My body is a container
I’ve been working a lot on my body image lately. It sort of comes with overcoming an eating disorder. Sure I did little exercises as a teenager to better my self image –positive notes to myself posted on my mirror, quotes about inner beauty on my walls… But I never had to actively change my whole perspective on self love and body image. As far as body image was concerned, I think I was a pretty normal teenager. I had insecurities but in the end I still deep down felt I was beautiful. I had a strong foundation in what I believed beauty to be –kindness, courage, heart… Qualities from within.
I don’t know when I forgot what beauty was. Or how my deep rooted beliefs about beauty were torn up. But somewhere down the line I stopped feeling beautiful. I thought my body dictated beauty. Once I believed that I began to believe weight and size determined my value as a person. I was constantly worried about what others would think about my weight.
I have by no means overcome all these issues. But I’ve made progress. It’s a lot of hard work. It’s not enough to just listen to an inspiring message about how beauty comes from within. That kind of thing worked when I was a teen, but not now.
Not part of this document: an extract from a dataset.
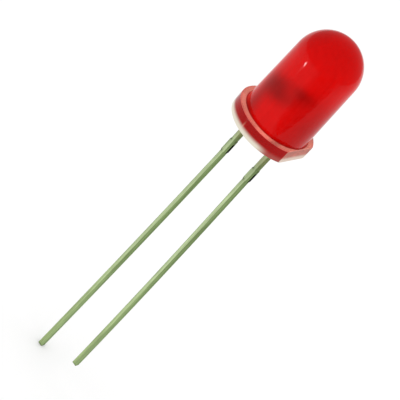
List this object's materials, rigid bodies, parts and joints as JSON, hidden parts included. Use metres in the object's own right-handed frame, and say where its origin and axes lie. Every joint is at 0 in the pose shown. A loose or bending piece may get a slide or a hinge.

I do a lot of exercises to help re-model my perspective on beauty and my body. It involves a lot of refocusing my thoughts from physical attributes to the attributes that matter –my character, my values, my talents. And focusing on what my body can do for me, instead of what it looks like.
One of my favorite exercises I’ve done thus far is a little art project I call “my body is a container.”
I drew an outline of my body. Doesn’t have to be accurate or anything. Then I drew pictures inside the outline that represent things that I can enjoy, do, and accomplish with my body. Things that make me who I am. Basically, it can be anything. Hobbies, things I find beautiful, things I like to do, things I’m good at…
The idea is to show yourself that your body is a container. It’s a vessel for all the things you do and enjoy on a daily basis. It’s a tool used for doing good and achieving goals. It’s a tool for enjoying the beauty in the world that surrounds you.
I put my heart into this project. I’m not a great artist, but I wanted to make something I could look at often and remember that my value is about what my body can help me do, not about my body all on its own.
Our bodies are glorious gifts created to work hard, to take in the world around us, to hold inside all the things that make us valuable –our emotions, our thoughts, our desires, our love… Everything we truly are.
My body is a container. And I’m just beginning to learn that.